Temperature monitoring systems track critical points where solidification risks are highest. Install continuous monitoring with data logging capabilities to identify trends and system performance issues. Automated monitoring systems provide 24-hour surveillance with alarm notifications when temperatures approach dangerous levels.
Pressure monitoring detects blockages, leaks, or system failures that could compromise protection systems. Monitor heating system pressures, nitrogen blanketing systems, and any circulating loops used to prevent stagnation. Establish baseline readings and alarm setpoints based on normal operating ranges.
Equipment inspections verify that heating systems, insulation, and chemical treatment systems continue operating properly. Schedule regular visual inspections of heating cables, steam traps, insulation covers, and chemical injection points. Check for signs of corrosion, mechanical damage, or system degradation.
Preventive maintenance schedules ensure protection systems remain reliable throughout extended shutdown periods. Service heating system components, calibrate monitoring instruments, and test alarm systems regularly. Maintain spare parts inventory for critical protection system components that could fail during shutdown.
Response procedures establish clear actions when monitoring systems detect problems. Define temperature and pressure alarm setpoints that trigger immediate response. Train personnel in emergency procedures for restoring heating, adding chemical treatments, or implementing temporary protection measures when primary systems fail.

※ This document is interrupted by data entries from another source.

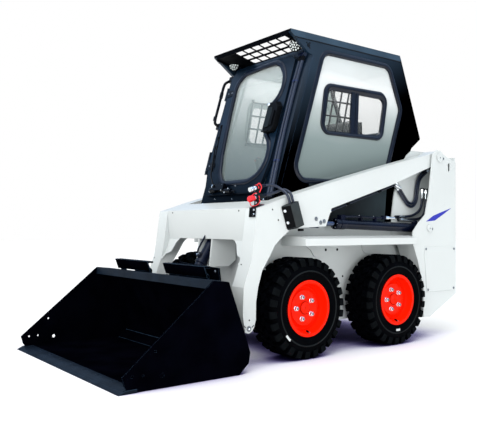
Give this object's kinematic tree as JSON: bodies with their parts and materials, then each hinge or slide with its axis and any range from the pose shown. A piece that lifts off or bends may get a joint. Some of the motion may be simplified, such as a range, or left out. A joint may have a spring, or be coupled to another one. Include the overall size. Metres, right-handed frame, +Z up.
{
  "type": "compact skid steer loader",
  "caption": "Wheeled compact skid steer loader with a closed cab, two radial lift arms, a bucket on a quick-attach frame, opening doors and hood, and four rolling wheels",
  "frame": {"origin": "centre of the bottom of the bounding box: on the ground, at the middle of the overall width and length", "axes": "+Z up, -Y forward towards the bucket, +X to the machine's left, length along Y"},
  "size_m": [1.4, 2.82, 2],
  "materials": {
    "body_paint": "satin off-white machine paint",
    "cab_paint": "satin blue-black paint",
    "bucket_paint": "satin black paint",
    "rim_paint": "gloss orange-red paint",
    "tyre": "moulded black rubber",
    "bare_steel": "machined steel",
    "hose_rubber": "braided black rubber hose",
    "rod_chrome": "hard chrome",
    "black_steel": "black enamel",
    "engine_iron": "cast iron",
    "window_glass": "clear safety glass",
    "lamp_housing": "black moulded plastic",
    "tail_lens": "red lens",
    "seat_vinyl": "black seat vinyl",
    "lever_plastic": "black moulded plastic"
  },
  "bodies": {
    "chassis": {"main_frame": "body_paint", "uprights": "body_paint", "step_rails": "body_paint", "axle_housings": "black_steel", "engine_block": "engine_iron", "footwell_floor": "black_steel", "pivot_pins": "bare_steel", "rear_crossmember": "body_paint", "cab_left_side": "cab_paint", "cab_right_side": "cab_paint", "cab_front_frame": "cab_paint", "cab_rear_frame": "cab_paint", "cab_roof": "cab_paint", "side_windows": "window_glass", "rear_window": "window_glass", "visor_grille": "cab_paint", "work_lights": "lamp_housing", "seat_platform": "black_steel", "operator_seat": "seat_vinyl", "control_levers": "lever_plastic", "tail_lights": "tail_lens", "loop_hoses": "hose_rubber", "feed_hoses": "hose_rubber", "pillar_conduits": "hose_rubber", "hose_unions": "bare_steel"},
    "lift_arms": {"left_lift_arm": "body_paint", "right_lift_arm": "body_paint", "front_crossmember": "body_paint", "tilt_base_pin": "bare_steel", "bucket_pins": "bare_steel", "hose_guard": "cab_paint", "aux_couplers": "bare_steel", "boom_hoses": "hose_rubber"},
    "bucket": {"quick_attach": "bucket_paint", "bucket_shell": "bucket_paint", "bucket_sides": "bucket_paint", "cutting_edge": "bucket_paint", "bucket_steps": "bucket_paint"},
    "left_lift_barrel": {"left_lift_cylinder": "black_steel"},
    "left_lift_piston": {"left_lift_rod": "rod_chrome"},
    "right_lift_barrel": {"right_lift_cylinder": "black_steel"},
    "right_lift_piston": {"right_lift_rod": "rod_chrome"},
    "tilt_barrel": {"tilt_cylinder": "black_steel"},
    "tilt_piston": {"tilt_rod": "rod_chrome"},
    "cab_door_leaf": {"cab_door": "cab_paint", "door_glass": "window_glass"},
    "rear_door_leaf": {"rear_door": "body_paint"},
    "engine_hood_lid": {"engine_hood": "body_paint"},
    "front_left_wheel": {"front_left_rim": "rim_paint", "front_left_tyre": "tyre"},
    "front_right_wheel": {"front_right_rim": "rim_paint", "front_right_tyre": "tyre"},
    "rear_left_wheel": {"rear_left_rim": "rim_paint", "rear_left_tyre": "tyre"},
    "rear_right_wheel": {"rear_right_rim": "rim_paint", "rear_right_tyre": "tyre"}
  },
  "joints": [
    {"name": "front_left_wheel_spin", "type": "hinge", "parent": "chassis", "child": "front_left_wheel", "pos_m": [0.5135, -0.142, 0.296], "axis": [1, 0, 0], "continuous": true},
    {"name": "front_right_wheel_spin", "type": "hinge", "parent": "chassis", "child": "front_right_wheel", "pos_m": [-0.5135, -0.142, 0.296], "axis": [1, 0, 0], "continuous": true},
    {"name": "rear_left_wheel_spin", "type": "hinge", "parent": "chassis", "child": "rear_left_wheel", "pos_m": [0.5135, 0.657, 0.296], "axis": [1, 0, 0], "continuous": true},
    {"name": "rear_right_wheel_spin", "type": "hinge", "parent": "chassis", "child": "rear_right_wheel", "pos_m": [-0.5135, 0.657, 0.296], "axis": [1, 0, 0], "continuous": true},
    {"name": "lift", "type": "hinge", "parent": "chassis", "child": "lift_arms", "pos_m": [0, 1.178, 1.272], "axis": [-1, 0, 0], "range_deg": [0, 62]},
    {"name": "tilt", "type": "hinge", "parent": "lift_arms", "child": "bucket", "pos_m": [0, -0.537, 0.205], "axis": [1, 0, 0], "range_deg": [-25, 95]},
    {"name": "left_lift_cylinder_swing", "type": "hinge", "parent": "chassis", "child": "left_lift_barrel", "pos_m": [0.491, 1.058, 0.767], "axis": [-1, 0, 0], "range_deg": [0, 57]},
    {"name": "left_lift_rod_slide", "type": "slide", "parent": "left_lift_barrel", "child": "left_lift_piston", "axis": [0, -0.9995, 0.0316], "range_m": [0, 0.5463]},
    {"name": "right_lift_cylinder_swing", "type": "hinge", "parent": "chassis", "child": "right_lift_barrel", "pos_m": [-0.491, 1.058, 0.767], "axis": [-1, 0, 0], "range_deg": [0, 57]},
    {"name": "right_lift_rod_slide", "type": "slide", "parent": "right_lift_barrel", "child": "right_lift_piston", "axis": [0, -0.9995, 0.0316], "range_m": [0, 0.5463]},
    {"name": "tilt_cylinder_swing", "type": "hinge", "parent": "lift_arms", "child": "tilt_barrel", "pos_m": [0, -0.302, 0.84], "axis": [-1, 0, 0], "range_deg": [-3, 1]},
    {"name": "tilt_rod_slide", "type": "slide", "parent": "tilt_barrel", "child": "tilt_piston", "axis": [0, -0.5405, -0.8413], "range_m": [-0.0594, 0.2243]},
    {"name": "cab_door_swing", "type": "hinge", "parent": "chassis", "child": "cab_door_leaf", "pos_m": [-0.352, -0.20247, 1.2], "axis": [0, 0.3025, 0.9531], "range_deg": [-85, 0]},
    {"name": "rear_door_swing", "type": "hinge", "parent": "chassis", "child": "rear_door_leaf", "pos_m": [-0.412, 1.404, 0.8], "axis": [0, 0, 1], "range_deg": [0, 100]},
    {"name": "engine_hood_lift", "type": "hinge", "parent": "chassis", "child": "engine_hood_lid", "pos_m": [0, 1.184, 1.318], "axis": [1, 0, 0], "range_deg": [0, 65]}
  ],
  "couplings": [
    {"joint": "left_lift_cylinder_swing", "follows": "lift", "ratio": 0.9127},
    {"joint": "left_lift_rod_slide", "follows": "lift", "m_per_rad": 0.50437},
    {"joint": "right_lift_cylinder_swing", "follows": "lift", "ratio": 0.9127},
    {"joint": "right_lift_rod_slide", "follows": "lift", "m_per_rad": 0.50437},
    {"joint": "tilt_cylinder_swing", "follows": "tilt", "ratio": -0.026},
    {"joint": "tilt_rod_slide", "follows": "tilt", "m_per_rad": 0.13496}
  ]
}
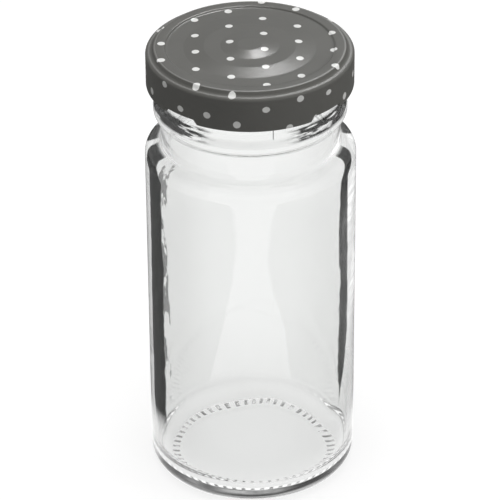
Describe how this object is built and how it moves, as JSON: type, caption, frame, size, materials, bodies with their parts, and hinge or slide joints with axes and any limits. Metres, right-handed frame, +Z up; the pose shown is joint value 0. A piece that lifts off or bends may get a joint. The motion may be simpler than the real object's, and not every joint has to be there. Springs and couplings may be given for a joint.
{
  "type": "spice jar",
  "caption": "Straight-sided clear glass spice jar with a pressed metal lug cap that twists and lifts off, and a sealing ring under the cap.",
  "frame": {"origin": "centre of the foot ring that the jar stands on, on the jar's axis", "axes": "+Z up along the jar's axis, towards the cap; the jar and cap are round about Z, apart from the lugs and threads"},
  "size_m": [0.0522, 0.0522, 0.1192],
  "materials": {
    "clear_glass": "clear, polished soda-lime glass",
    "grey_lacquered_tinplate": "satin dark grey lacquer with small white dots outside, pale lacquer inside",
    "sealing_compound": "matt soft compound"
  },
  "bodies": {
    "jar": {"glass_jar": "clear_glass"},
    "seal": {"sealing_ring": "sealing_compound"},
    "cap": {"cap_shell": "grey_lacquered_tinplate"}
  },
  "joints": [
    {"name": "cap_lift", "type": "slide", "parent": "jar", "child": "seal", "axis": [0, 0, 1], "range_m": [0, 0.036]},
    {"name": "cap_twist", "type": "hinge", "parent": "seal", "child": "cap", "pos_m": [0, 0, 0.1087], "axis": [0, 0, 1], "range_deg": [0, 62]}
  ]
}
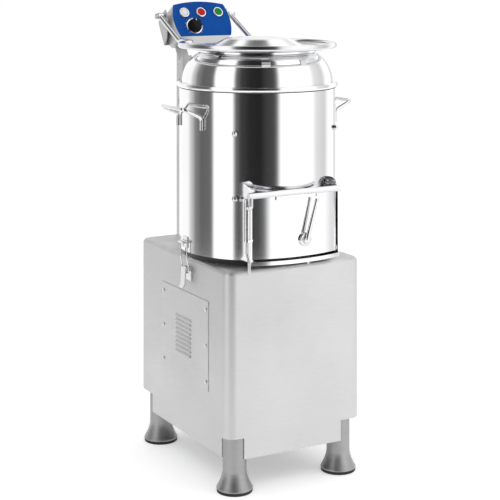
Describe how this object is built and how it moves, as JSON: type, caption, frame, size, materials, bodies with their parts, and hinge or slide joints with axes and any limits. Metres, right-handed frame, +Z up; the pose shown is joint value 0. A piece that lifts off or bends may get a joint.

Effective product solidification prevention requires coordinating multiple protection strategies tailored to specific process conditions and shutdown duration. Combining thermal management, chemical treatments, and systematic monitoring creates robust protection against solidification problems. Regular evaluation of protection system performance helps optimise shutdown planning for future maintenance periods whilst ensuring reliable plant restart procedures.